Why do people quit their jobs? Surely, there are a ton of factors: money, hours, location, lack of interest, etc. For Alison McMahon, an HR specialist and the CEO of TwoFold, the biggest reason employees jump ship is that they're tired of working for lousy bosses.
By and large, she says, people are willing to put up with certain negatives as long as they enjoy who they're working for. When that's just not the case, there's no reason to stick around:
Nine times out of ten, when an employee says they're leaving for more money, it's simply not true. It's just too uncomfortable to tell the truth.
Whether that's true is certainly debatable, though it's not a stretch to say that an inconsiderate and/or incompetent boss isn't much of a leader. If you run an organization or company, your values and actions need to guide and inspire your team. When you fail to do that, you set the table for poor productivity and turnover.
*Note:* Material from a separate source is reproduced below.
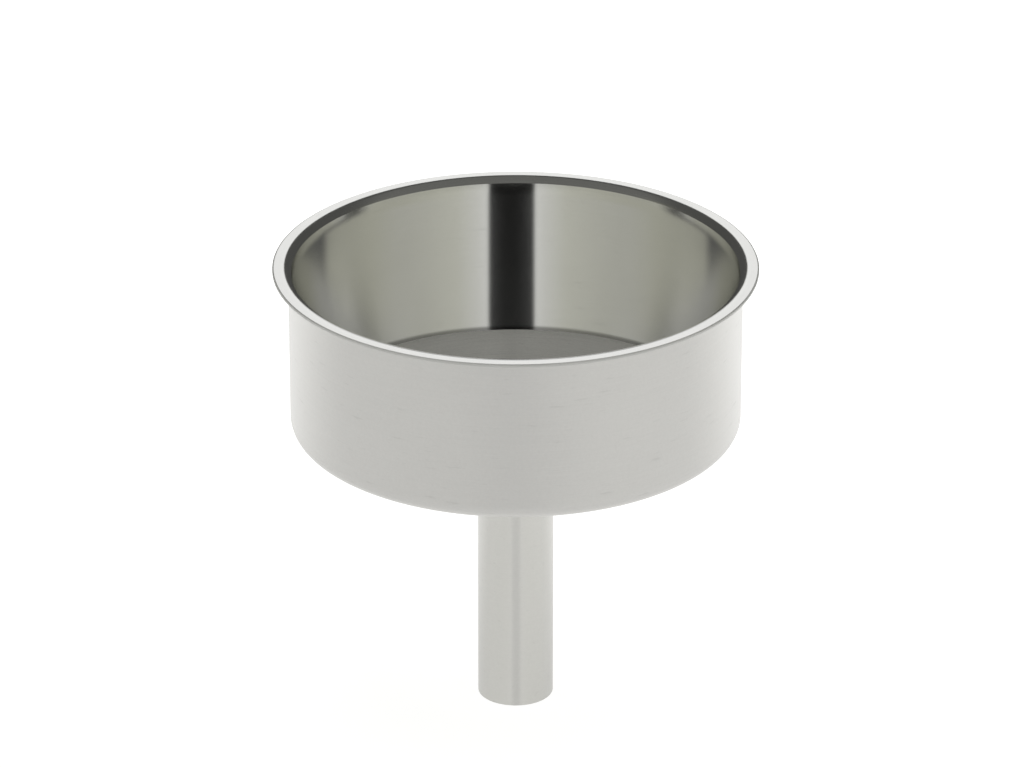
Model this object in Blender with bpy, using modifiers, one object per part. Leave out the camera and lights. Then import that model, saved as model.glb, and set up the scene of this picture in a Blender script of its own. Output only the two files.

McMahon offers a few suggestions for those who want to hone their leadership abilities, though it seems that these things are more innate qualities than acquired skills. For example, actually caring about your workers or not depending wholly on HR thinking they can do your job for you.
It's the nature of promotions that, inevitably, a good employee without leadership skills will get thrust into a supervisory position. McMahon says this is a chronic problem that many organizations need to avoid, or at least make the time to properly evaluate and assist with the transition.
But since they often don't, they end up with uninspired workers. And uninspired workers who don't have a reason to stay won't stick around for long.